## THE REQUEST
Copy, character for character, the lines running from the one with "face.smooth = face.material_index" to the one with "if empty is", ends included. Leave out every other line.

PROVIDED DATA start

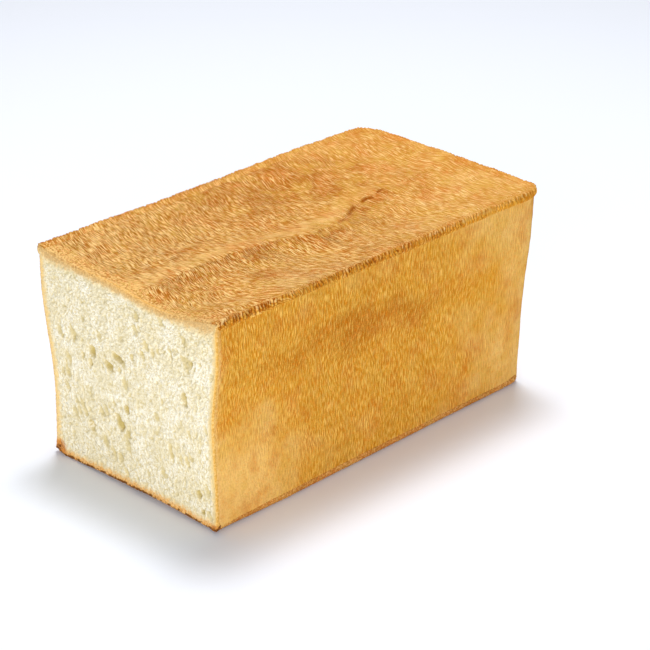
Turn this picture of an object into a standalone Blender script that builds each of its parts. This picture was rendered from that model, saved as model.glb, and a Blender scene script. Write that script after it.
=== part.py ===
"""A tin loaf of white bread, baked under a lid and cut open at one end.

The loaf is one solid, because crust and crumb are one piece of bread. It lies
along Y with its cut face towards -Y, its far end towards +Y and its base on
Z = 0. A block is divided into a grid, its edges are rounded off, and the grid
is then drawn into the shape that the tin, the lid and the oven gave the dough.
"""

import math

import bmesh
import bpy
from mathutils import Vector, noise

# Driving dimensions, in metres.
WIDTH = 0.120  # across the rims
HEIGHT = 0.107  # from the base to the rim
LENGTH = 0.218  # what is left of the loaf, from the cut to the far end
HALF_WIDTH = WIDTH / 2
HALF_LENGTH = LENGTH / 2

# Rounded edges: radii.
END_CORNER = 0.0080  # the two upright corners of the far end
BASE_EDGE = 0.0030  # round the base
RIM_EDGE = 0.0016  # round the top

# Walls, as the tin's taper and the cooling crumb left them.
WALL_DRAFT = 0.0040  # how much closer each wall is at the base
END_DRAFT = 0.0050  # the same for the far end
LEAN = 0.0020  # the base of the cut end stands this much towards +X
WAIST = 0.0025  # how far the walls are drawn in near mid-height
WAIST_RISE = 0.43  # height of the waist, as a fraction of HEIGHT
WAIST_SKEW = 0.07  # the +X wall's waist is this much higher, the -X wall's lower
WAIST_SPREAD = 0.20
SHOULDER = 0.0013  # bulge of the walls under the rim
SHOULDER_RISE = 0.78
SHOULDER_SPREAD = 0.15
FOOT = 0.0010  # the lip that the tin's bottom seam leaves along the base
FOOT_RISE = 0.07
END_BULGE = 0.0020

# Top, as the lid pressed it: a raised rim round a shallow dish.
RIM_RISE = 0.0010  # the rim stands this much above the top beside it
RIM_SPREAD = 0.0030
RIM_OVERHANG = 0.0008
RIM_WAVE = 0.0007
RIM_PITCH = 0.011
DISH = 0.0030  # depth of the dish at the cut
DISH_FAR = 0.0014  # and at the far end
DISH_REACH = 0.035
SLUMP = 0.0010  # the whole top hangs this much lower about midway
SLUMP_Y = -0.020
SLUMP_SPREAD = 0.050
CORNER_DROOP = 0.0016  # the dough fell short of the lid at the two far corners
CORNER_DROOP_REACH = 0.018

# A lengthwise fold in the top: a step down towards +X that softens at the cut.
FOLD_X = 0.0050
FOLD_BEND = 0.0105  # its middle swings this far towards +X
FOLD_BEND_SPREAD = 0.030
FOLD_DRIFT = -0.035  # slope of the rest of its path, in X for each metre of Y
FOLD_STEP = 0.0024
FOLD_STEP_AT_CUT = 0.0038
FOLD_SOFT = 0.0024  # half the width of the step where it is sharp
FOLD_SOFT_AT_CUT = 0.026
FOLD_REACH = 0.034  # how far the low side takes to rise again
FOLD_LIP = 0.0006
FOLD_LIP_SPREAD = 0.0030
FOLD_END = 0.062  # Y where the fold dies out

# By the cut the base lifts a little: it stands on its -X foot and arches from there.
LIFT = 0.0010
LIFT_FROM = -0.050  # X where the lift starts
LIFT_TO = -0.020
ARCH = 0.0008
ARCH_X = 0.018
ARCH_SPREAD = 0.022
LIFT_REACH = 0.050  # how far from the cut the base lies flat again

# Unevenness of the whole skin: height and length of its swells.
SWELL = 0.0004
SWELL_LENGTH = 0.038
RIPPLE = 0.00025
RIPPLE_LENGTH = 0.012

# Grid: steps in from an edge, and the even step between them.
EDGE_STEPS = (0.0008, 0.0022, 0.0045, 0.0085, 0.0140)
FOLD_STATIONS = (-0.004, 0.020)
FOLD_GRID = 0.0024
WIDE_GRID = 0.0075
LONG_GRID = 0.0056
TALL_GRID = 0.0098

CRUST_COLOUR = (0.66, 0.36, 0.12, 1.0)
CRUMB_COLOUR = (0.86, 0.79, 0.60, 1.0)


def clear_scene():
    for old in list(bpy.data.objects):
        bpy.data.objects.remove(old, do_unlink=True)


def bread_material(name, colour, roughness):
    material = bpy.data.materials.new(name)
    material.use_nodes = True
    shader = material.node_tree.nodes["Principled BSDF"]
    shader.inputs["Base Color"].default_value = colour
    shader.inputs["Roughness"].default_value = roughness
    shader.inputs["Metallic"].default_value = 0.0
    return material


def smooth(low, high, value):
    """0 at low, 1 at high, with a level start and finish."""
    t = min(max((value - low) / (high - low), 0.0), 1.0)
    return t * t * (3.0 - 2.0 * t)


def bell(value, centre, spread):
    return math.exp(-(((value - centre) / spread) ** 2))


def blend(a, b, share_of_b):
    return a + (b - a) * share_of_b


def spaced(low, high, step):
    """Even stations from low to high, with both ends."""
    count = max(1, round((high - low) / step))
    return [low + (high - low) * i / count for i in range(count + 1)]


def stations_across():
    """X of the planes that divide the block: close at the walls and at the fold."""
    left = [-HALF_WIDTH + step for step in EDGE_STEPS]
    right = [HALF_WIDTH - step for step in reversed(EDGE_STEPS)]
    fold = spaced(*FOLD_STATIONS, FOLD_GRID)
    to_fold = spaced(left[-1], fold[0], WIDE_GRID)[1:-1]
    from_fold = spaced(fold[-1], right[0], WIDE_GRID)[1:-1]
    return left + to_fold + fold + from_fold + right


def stations_along():
    """Y of the planes that divide the block: close at the far end's corners."""
    far = [HALF_LENGTH - step for step in reversed(EDGE_STEPS)]
    return spaced(-HALF_LENGTH, far[0], LONG_GRID)[1:-1] + far


def stations_up():
    """Z of the planes that divide the block: close at the base and at the rim."""
    low = list(EDGE_STEPS)
    high = [HEIGHT - step for step in reversed(EDGE_STEPS)]
    return low + spaced(low[-1], high[0], TALL_GRID)[1:-1] + high


def divided_block():
    """A block of the driving size, cut into a grid by planes."""
    bm = bmesh.new()
    bmesh.ops.create_cube(bm, size=1.0)
    bmesh.ops.scale(bm, vec=(WIDTH, LENGTH, HEIGHT), verts=bm.verts)
    bmesh.ops.translate(bm, vec=(0.0, 0.0, HEIGHT / 2), verts=bm.verts)
    for axis, stations in enumerate((stations_across(), stations_along(), stations_up())):
        normal = Vector((axis == 0, axis == 1, axis == 2))
        for station in stations:
            everything = bm.verts[:] + bm.edges[:] + bm.faces[:]
            bmesh.ops.bisect_plane(bm, geom=everything, plane_co=normal * station, plane_no=normal)
    return bm


def round_off(a, b):
    """Turns the square corner where a and b are both above 0 into a quarter circle."""
    if a <= 0.0 or b <= 0.0:
        return a, b
    shrink = max(a, b) / math.hypot(a, b)
    return a * shrink, b * shrink


def round_level_edge(point, radius, depth):
    """Rounds the walls into the base or the top; depth is how far the point is from that face."""
    side = abs(point.x) - (HALF_WIDTH - radius)
    end = point.y - (HALF_LENGTH - radius)
    out = max(side, end)
    new_out, new_depth = round_off(out, radius - depth)
    if out > 0.0:
        drawn_in = new_out / out
        if side > 0.0:
            point.x = math.copysign(HALF_WIDTH - radius + side * drawn_in, point.x)
        if end > 0.0:
            point.y = HALF_LENGTH - radius + end * drawn_in
    return radius - new_depth


def round_edges(point):
    """Moves a point of the block onto the block with rounded edges."""
    if point.z < BASE_EDGE:
        point.z = round_level_edge(point, BASE_EDGE, point.z)
    if point.z > HEIGHT - RIM_EDGE:
        point.z = HEIGHT - round_level_edge(point, RIM_EDGE, HEIGHT - point.z)
    side = abs(point.x) - (HALF_WIDTH - END_CORNER)
    end = point.y - (HALF_LENGTH - END_CORNER)
    if side > 0.0 and end > 0.0:
        side, end = round_off(side, end)
        point.x = math.copysign(HALF_WIDTH - END_CORNER + side, point.x)
        point.y = HALF_LENGTH - END_CORNER + end


def distance_from_wall(x, y):
    """How far in from the nearest of the three baked walls, seen from above."""
    side = abs(x) - (HALF_WIDTH - END_CORNER)
    end = y - (HALF_LENGTH - END_CORNER)
    outside = math.hypot(max(side, 0.0), max(end, 0.0))
    return END_CORNER - outside - min(max(side, end), 0.0)


def nearness_to_cut(y):
    return 1.0 - smooth(-HALF_LENGTH, HALF_LENGTH, y)


def wall_offset(side, rise, y):
    """How far the wall on this side (-1 or 1) stands out at a height, from 0 to 1."""
    near = nearness_to_cut(y)
    waist_rise = WAIST_RISE + WAIST_SKEW * side
    waist = WAIST * near * bell(rise, waist_rise, WAIST_SPREAD)
    shoulder = SHOULDER * bell(rise, SHOULDER_RISE, SHOULDER_SPREAD)
    foot = FOOT * (1.0 - smooth(0.0, FOOT_RISE, rise))
    lean = LEAN * near * side
    overhang = RIM_OVERHANG * smooth(0.96, 1.0, rise)
    return (lean - WALL_DRAFT) * (1.0 - rise) - waist + shoulder + foot + overhang


def end_offset(across, rise):
    """How far the far end stands out; across runs from -1 to 1."""
    bulge = END_BULGE * (1.0 - across**2) * (0.4 + 0.6 * math.sin(math.pi * rise))
    foot = FOOT * (1.0 - smooth(0.0, FOOT_RISE, rise))
    overhang = RIM_OVERHANG * smooth(0.96, 1.0, rise)
    return bulge + foot + overhang - END_DRAFT * (1.0 - rise)


def corner_droop(x, y):
    near_side = smooth(HALF_WIDTH - CORNER_DROOP_REACH, HALF_WIDTH, abs(x))
    near_end = smooth(HALF_LENGTH - CORNER_DROOP_REACH, HALF_LENGTH, y)
    return CORNER_DROOP * near_side * near_end


def fold_path(y):
    """X of the fold's upper edge."""
    return FOLD_X + FOLD_DRIFT * (y + HALF_LENGTH / 2) + FOLD_BEND * bell(y, 0.0, FOLD_BEND_SPREAD)


def fold_height(x, y, inward):
    """The step down beyond the fold, with the lip along its upper edge."""
    towards_cut = 1.0 - smooth(-HALF_LENGTH, -HALF_LENGTH + 0.055, y)
    living = 1.0 - smooth(FOLD_END - 0.030, FOLD_END, y)
    step = blend(FOLD_STEP, FOLD_STEP_AT_CUT, towards_cut) * living
    soft = blend(FOLD_SOFT, FOLD_SOFT_AT_CUT, towards_cut)
    past = x - fold_path(y)
    low_side = smooth(-soft, soft, past) * bell(max(past, 0.0), 0.0, FOLD_REACH)
    lip = FOLD_LIP * bell(past, -FOLD_LIP_SPREAD, FOLD_LIP_SPREAD) * living * (1.0 - towards_cut)
    return lip - step * low_side * smooth(0.0, 0.020, inward)


def top_height(x, y):
    """Height of the top at a place on it: dish, slump, fold and rim."""
    inward = distance_from_wall(x, y)
    depth = blend(DISH_FAR, DISH, nearness_to_cut(y))
    dish = depth * smooth(0.0, DISH_REACH, inward)
    wave = noise.noise(Vector((x, y, 0.0)) / RIM_PITCH) * RIM_WAVE
    rim = (RIM_RISE + wave) * bell(inward, 0.0, RIM_SPREAD) - RIM_RISE
    slump = SLUMP * bell(y, SLUMP_Y, SLUMP_SPREAD) + corner_droop(x, y)
    return HEIGHT - dish - slump + fold_height(x, y, inward) + rim


def base_height(x, y):
    lifted = LIFT * smooth(LIFT_FROM, LIFT_TO, x) + ARCH * bell(x, ARCH_X, ARCH_SPREAD)
    return lifted * (1.0 - smooth(0.0, LIFT_REACH, y + HALF_LENGTH))


def unevenness(point):
    """Swells and ripples of the skin, each between about -1 and 1 of its size."""
    swell = noise.noise(point / SWELL_LENGTH) * SWELL
    ripple = noise.noise(point / RIPPLE_LENGTH + Vector((7.0, 3.0, 5.0))) * RIPPLE
    return swell + ripple


def baked(point):
    """Where a point of the rounded block ends up on the loaf."""
    across = point.x / HALF_WIDTH
    rise = point.z / HEIGHT
    side = math.copysign(1.0, point.x)
    to_end = smooth(0.0, HALF_LENGTH, point.y)
    off_base = smooth(0.0, 0.10, rise)
    skin = unevenness(point)
    width = HALF_WIDTH + wall_offset(side, rise, point.y) + skin * off_base
    top = top_height(point.x, point.y) + skin
    return Vector(
        (
            across * width,
            point.y + (end_offset(across, rise) + skin * off_base) * to_end,
            blend(base_height(point.x, point.y), top, rise),
        )
    )


def settle(bm):
    """Centres the loaf on the Z axis and rests its base on Z = 0."""
    low = Vector(min(v.co[axis] for v in bm.verts) for axis in range(3))
    high = Vector(max(v.co[axis] for v in bm.verts) for axis in range(3))
    middle = (low + high) / 2
    bmesh.ops.translate(bm, vec=(-middle.x, -middle.y, -low.z), verts=bm.verts)


def add_loaf(collection):
    bm = divided_block()
    for vertex in bm.verts:
        round_edges(vertex.co)
        vertex.co = baked(vertex.co)
    settle(bm)
    bmesh.ops.recalc_face_normals(bm, faces=bm.faces)
    for face in bm.faces:
        face.material_index = int(face.normal.y < -0.99)
        face.smooth = face.material_index == 0
    mesh = bpy.data.meshes.new("loaf")
    bm.to_mesh(mesh)
    bm.free()
    mesh.materials.append(bread_material("crust", CRUST_COLOUR, 0.75))
    mesh.materials.append(bread_material("crumb", CRUMB_COLOUR, 0.90))
    loaf = bpy.data.objects.new("loaf", mesh)
    collection.objects.link(loaf)
    return loaf


clear_scene()
tin_loaf = bpy.data.collections.new("tin_loaf")
bpy.context.scene.collection.children.link(tin_loaf)
add_loaf(tin_loaf)
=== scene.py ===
"""The looks of a tin loaf of white bread, baked under a lid and cut open at one end.

Everything is in metres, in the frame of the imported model: the cut faces -Y, the far
end +Y, and the loaf stands on Z = 0. The crusts are thin closed skins laid on the packed
loaf's surface: the base, the walls, the lid's flat top and the pleated rim round it. The
crumb fills them.
"""

import math

import bpy
import numpy as np
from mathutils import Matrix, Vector
from mathutils.bvhtree import BVHTree


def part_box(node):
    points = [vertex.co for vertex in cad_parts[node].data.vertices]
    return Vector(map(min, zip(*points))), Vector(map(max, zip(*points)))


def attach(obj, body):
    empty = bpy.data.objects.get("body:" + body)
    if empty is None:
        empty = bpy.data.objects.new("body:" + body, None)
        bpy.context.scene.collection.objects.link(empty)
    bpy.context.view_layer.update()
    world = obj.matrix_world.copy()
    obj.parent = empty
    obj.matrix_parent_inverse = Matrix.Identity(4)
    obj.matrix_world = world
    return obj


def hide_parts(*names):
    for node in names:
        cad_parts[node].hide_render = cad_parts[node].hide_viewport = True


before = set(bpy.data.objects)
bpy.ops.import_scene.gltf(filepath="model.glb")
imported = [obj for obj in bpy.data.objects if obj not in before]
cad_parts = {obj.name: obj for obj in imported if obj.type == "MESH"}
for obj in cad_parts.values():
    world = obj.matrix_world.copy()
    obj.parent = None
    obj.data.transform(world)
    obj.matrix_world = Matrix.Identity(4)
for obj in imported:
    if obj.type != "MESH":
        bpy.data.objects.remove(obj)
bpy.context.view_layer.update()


# ---------------------------------------------------------------------------
# Base crust. The dough's underside, baked hard on the floor of the tin: a thin skin
# that turns up round the foot of the walls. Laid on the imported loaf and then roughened.
# ---------------------------------------------------------------------------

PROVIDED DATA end

## TASK OUTPUT
        face.smooth = face.material_index == 0
    mesh = bpy.data.meshes.new("loaf")
    bm.to_mesh(mesh)
    bm.free()
    mesh.materials.append(bread_material("crust", CRUST_COLOUR, 0.75))
    mesh.materials.append(bread_material("crumb", CRUMB_COLOUR, 0.90))
    loaf = bpy.data.objects.new("loaf", mesh)
    collection.objects.link(loaf)
    return loaf


clear_scene()
tin_loaf = bpy.data.collections.new("tin_loaf")
bpy.context.scene.collection.children.link(tin_loaf)
add_loaf(tin_loaf)
=== scene.py ===
"""The looks of a tin loaf of white bread, baked under a lid and cut open at one end.

Everything is in metres, in the frame of the imported model: the cut faces -Y, the far
end +Y, and the loaf stands on Z = 0. The crusts are thin closed skins laid on the packed
loaf's surface: the base, the walls, the lid's flat top and the pleated rim round it. The
crumb fills them.
"""

import math

import bpy
import numpy as np
from mathutils import Matrix, Vector
from mathutils.bvhtree import BVHTree


def part_box(node):
    points = [vertex.co for vertex in cad_parts[node].data.vertices]
    return Vector(map(min, zip(*points))), Vector(map(max, zip(*points)))


def attach(obj, body):
    empty = bpy.data.objects.get("body:" + body)
    if empty is None:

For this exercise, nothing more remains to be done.